• Exercise objective
Give back the exact lines spanning from the line with "# Heat pads between the floor and the drive" to the line with "shown = obj.evaluated_get(depsgraph)", with both of those lines included and no others.

• Data lines
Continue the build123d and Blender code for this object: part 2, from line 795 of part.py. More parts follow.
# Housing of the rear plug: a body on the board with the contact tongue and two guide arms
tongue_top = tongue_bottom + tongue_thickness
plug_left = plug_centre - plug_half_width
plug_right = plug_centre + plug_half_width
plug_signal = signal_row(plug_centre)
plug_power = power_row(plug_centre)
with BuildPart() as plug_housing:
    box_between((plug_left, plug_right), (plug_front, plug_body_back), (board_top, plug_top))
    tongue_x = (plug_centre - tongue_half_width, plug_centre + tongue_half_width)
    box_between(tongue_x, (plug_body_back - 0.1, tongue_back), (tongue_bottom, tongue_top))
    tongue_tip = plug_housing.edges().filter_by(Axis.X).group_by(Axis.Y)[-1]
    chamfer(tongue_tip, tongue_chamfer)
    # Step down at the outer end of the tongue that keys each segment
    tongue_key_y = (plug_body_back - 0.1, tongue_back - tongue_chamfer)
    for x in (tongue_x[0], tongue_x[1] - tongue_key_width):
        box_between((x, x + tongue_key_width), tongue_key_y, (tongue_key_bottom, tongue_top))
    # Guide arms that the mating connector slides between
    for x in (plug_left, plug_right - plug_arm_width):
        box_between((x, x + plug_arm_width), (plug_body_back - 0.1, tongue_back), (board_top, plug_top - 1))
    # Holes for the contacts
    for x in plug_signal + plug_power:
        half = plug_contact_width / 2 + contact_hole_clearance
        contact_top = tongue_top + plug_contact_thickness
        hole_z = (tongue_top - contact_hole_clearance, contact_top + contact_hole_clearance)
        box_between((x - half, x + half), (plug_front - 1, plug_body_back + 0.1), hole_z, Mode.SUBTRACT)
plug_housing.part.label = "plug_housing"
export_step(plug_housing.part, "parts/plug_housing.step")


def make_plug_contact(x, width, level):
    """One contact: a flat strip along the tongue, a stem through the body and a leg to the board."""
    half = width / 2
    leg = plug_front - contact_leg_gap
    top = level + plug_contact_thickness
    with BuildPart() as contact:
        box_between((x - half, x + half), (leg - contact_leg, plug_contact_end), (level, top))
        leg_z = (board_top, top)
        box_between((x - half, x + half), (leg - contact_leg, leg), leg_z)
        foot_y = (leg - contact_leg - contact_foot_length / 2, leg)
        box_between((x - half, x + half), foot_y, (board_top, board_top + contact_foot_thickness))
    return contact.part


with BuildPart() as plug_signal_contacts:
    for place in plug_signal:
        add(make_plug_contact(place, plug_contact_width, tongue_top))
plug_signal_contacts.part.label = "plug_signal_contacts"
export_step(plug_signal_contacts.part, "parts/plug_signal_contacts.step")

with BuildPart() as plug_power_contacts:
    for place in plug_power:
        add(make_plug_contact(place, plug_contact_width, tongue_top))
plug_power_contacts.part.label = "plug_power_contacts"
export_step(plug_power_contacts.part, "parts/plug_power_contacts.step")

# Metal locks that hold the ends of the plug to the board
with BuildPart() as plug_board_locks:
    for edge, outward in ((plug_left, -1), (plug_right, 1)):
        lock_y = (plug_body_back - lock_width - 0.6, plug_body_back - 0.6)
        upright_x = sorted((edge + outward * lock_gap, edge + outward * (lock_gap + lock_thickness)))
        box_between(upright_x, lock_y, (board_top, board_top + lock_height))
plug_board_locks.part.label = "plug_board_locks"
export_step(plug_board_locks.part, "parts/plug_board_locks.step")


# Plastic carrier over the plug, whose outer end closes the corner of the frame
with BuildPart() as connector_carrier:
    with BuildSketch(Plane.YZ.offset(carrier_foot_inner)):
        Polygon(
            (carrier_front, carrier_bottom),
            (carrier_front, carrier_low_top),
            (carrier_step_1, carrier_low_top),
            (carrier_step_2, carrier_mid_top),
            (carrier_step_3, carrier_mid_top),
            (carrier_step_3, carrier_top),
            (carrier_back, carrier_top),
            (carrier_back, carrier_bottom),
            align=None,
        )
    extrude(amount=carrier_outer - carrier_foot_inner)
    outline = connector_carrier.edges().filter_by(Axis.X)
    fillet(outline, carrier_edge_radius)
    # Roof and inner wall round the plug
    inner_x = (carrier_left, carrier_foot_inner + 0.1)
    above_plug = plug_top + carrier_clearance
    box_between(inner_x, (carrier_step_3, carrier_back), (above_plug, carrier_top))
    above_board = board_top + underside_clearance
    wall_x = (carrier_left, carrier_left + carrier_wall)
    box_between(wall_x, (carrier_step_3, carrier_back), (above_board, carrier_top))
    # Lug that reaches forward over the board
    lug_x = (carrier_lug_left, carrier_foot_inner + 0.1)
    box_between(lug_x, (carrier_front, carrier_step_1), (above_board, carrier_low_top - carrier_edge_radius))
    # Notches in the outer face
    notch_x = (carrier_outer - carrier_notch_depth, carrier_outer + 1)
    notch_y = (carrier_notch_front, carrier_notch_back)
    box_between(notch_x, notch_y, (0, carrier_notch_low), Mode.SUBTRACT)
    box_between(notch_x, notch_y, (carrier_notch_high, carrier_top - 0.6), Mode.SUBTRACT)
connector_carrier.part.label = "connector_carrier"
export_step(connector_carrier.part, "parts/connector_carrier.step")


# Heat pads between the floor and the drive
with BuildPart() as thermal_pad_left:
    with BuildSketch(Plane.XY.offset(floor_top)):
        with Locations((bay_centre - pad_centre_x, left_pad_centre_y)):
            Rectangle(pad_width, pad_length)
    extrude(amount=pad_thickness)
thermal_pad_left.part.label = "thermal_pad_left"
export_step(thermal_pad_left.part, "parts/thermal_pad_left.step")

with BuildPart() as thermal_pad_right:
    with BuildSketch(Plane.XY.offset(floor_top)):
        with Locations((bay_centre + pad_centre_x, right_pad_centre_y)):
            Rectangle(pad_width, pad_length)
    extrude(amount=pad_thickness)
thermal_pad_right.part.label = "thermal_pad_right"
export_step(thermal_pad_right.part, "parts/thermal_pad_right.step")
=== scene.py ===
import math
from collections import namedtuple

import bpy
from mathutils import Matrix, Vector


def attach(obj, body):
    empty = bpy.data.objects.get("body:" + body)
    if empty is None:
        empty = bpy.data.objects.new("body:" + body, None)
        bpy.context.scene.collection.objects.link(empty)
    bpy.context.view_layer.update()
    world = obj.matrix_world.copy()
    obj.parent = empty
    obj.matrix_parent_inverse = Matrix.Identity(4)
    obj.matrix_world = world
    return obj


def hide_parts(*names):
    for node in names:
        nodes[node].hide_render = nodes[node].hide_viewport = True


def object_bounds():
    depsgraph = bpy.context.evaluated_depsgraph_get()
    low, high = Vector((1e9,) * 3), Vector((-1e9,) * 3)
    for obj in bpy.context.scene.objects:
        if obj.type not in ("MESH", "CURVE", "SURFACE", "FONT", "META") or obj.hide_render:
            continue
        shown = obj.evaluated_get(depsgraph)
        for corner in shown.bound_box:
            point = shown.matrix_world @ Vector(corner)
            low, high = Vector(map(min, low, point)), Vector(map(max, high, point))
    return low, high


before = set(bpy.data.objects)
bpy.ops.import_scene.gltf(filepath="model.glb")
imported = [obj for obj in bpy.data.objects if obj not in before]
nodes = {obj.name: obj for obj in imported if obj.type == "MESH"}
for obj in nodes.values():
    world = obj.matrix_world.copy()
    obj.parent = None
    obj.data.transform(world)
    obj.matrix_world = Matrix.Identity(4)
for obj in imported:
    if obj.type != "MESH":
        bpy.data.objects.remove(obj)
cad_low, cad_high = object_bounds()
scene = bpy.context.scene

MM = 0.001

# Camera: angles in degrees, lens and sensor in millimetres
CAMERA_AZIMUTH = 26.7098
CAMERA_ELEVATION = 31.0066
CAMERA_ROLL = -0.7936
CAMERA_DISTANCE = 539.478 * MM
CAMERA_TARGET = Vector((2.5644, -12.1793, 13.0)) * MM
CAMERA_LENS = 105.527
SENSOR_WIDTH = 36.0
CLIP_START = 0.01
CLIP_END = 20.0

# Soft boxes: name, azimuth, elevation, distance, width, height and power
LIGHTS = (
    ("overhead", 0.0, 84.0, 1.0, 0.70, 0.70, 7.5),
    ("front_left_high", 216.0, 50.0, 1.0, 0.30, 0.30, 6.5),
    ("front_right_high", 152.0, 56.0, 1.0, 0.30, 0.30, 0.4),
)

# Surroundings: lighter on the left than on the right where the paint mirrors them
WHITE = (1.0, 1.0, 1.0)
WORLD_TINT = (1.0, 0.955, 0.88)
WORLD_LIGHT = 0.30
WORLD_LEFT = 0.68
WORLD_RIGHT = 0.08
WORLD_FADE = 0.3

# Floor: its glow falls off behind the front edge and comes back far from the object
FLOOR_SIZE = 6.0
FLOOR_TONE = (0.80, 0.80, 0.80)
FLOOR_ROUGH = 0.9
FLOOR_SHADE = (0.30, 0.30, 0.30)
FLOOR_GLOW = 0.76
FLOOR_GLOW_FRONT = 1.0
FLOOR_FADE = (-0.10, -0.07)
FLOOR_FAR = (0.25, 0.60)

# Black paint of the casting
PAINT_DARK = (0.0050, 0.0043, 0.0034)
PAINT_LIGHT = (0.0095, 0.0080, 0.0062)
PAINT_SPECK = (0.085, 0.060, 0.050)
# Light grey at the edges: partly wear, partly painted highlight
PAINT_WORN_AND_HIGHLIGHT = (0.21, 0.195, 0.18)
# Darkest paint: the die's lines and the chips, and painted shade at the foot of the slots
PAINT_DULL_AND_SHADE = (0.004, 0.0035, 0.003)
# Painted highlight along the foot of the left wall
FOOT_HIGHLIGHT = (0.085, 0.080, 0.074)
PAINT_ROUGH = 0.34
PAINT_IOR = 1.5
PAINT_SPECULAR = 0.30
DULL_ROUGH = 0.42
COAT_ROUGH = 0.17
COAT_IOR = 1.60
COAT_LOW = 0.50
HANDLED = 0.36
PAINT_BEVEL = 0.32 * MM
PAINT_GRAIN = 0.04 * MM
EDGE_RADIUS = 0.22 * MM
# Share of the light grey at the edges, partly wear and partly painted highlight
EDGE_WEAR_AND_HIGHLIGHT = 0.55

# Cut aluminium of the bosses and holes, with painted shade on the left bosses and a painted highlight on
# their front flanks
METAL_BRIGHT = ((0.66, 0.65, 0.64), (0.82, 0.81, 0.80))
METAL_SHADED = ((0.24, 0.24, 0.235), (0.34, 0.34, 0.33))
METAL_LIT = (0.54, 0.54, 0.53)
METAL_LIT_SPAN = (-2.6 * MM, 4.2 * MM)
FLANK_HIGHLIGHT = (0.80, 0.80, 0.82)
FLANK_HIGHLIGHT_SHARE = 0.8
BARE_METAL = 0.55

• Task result
# Heat pads between the floor and the drive
with BuildPart() as thermal_pad_left:
    with BuildSketch(Plane.XY.offset(floor_top)):
        with Locations((bay_centre - pad_centre_x, left_pad_centre_y)):
            Rectangle(pad_width, pad_length)
    extrude(amount=pad_thickness)
thermal_pad_left.part.label = "thermal_pad_left"
export_step(thermal_pad_left.part, "parts/thermal_pad_left.step")

with BuildPart() as thermal_pad_right:
    with BuildSketch(Plane.XY.offset(floor_top)):
        with Locations((bay_centre + pad_centre_x, right_pad_centre_y)):
            Rectangle(pad_width, pad_length)
    extrude(amount=pad_thickness)
thermal_pad_right.part.label = "thermal_pad_right"
export_step(thermal_pad_right.part, "parts/thermal_pad_right.step")
=== scene.py ===
import math
from collections import namedtuple

import bpy
from mathutils import Matrix, Vector


def attach(obj, body):
    empty = bpy.data.objects.get("body:" + body)
    if empty is None:
        empty = bpy.data.objects.new("body:" + body, None)
        bpy.context.scene.collection.objects.link(empty)
    bpy.context.view_layer.update()
    world = obj.matrix_world.copy()
    obj.parent = empty
    obj.matrix_parent_inverse = Matrix.Identity(4)
    obj.matrix_world = world
    return obj


def hide_parts(*names):
    for node in names:
        nodes[node].hide_render = nodes[node].hide_viewport = True


def object_bounds():
    depsgraph = bpy.context.evaluated_depsgraph_get()
    low, high = Vector((1e9,) * 3), Vector((-1e9,) * 3)
    for obj in bpy.context.scene.objects:
        if obj.type not in ("MESH", "CURVE", "SURFACE", "FONT", "META") or obj.hide_render:
            continue
        shown = obj.evaluated_get(depsgraph)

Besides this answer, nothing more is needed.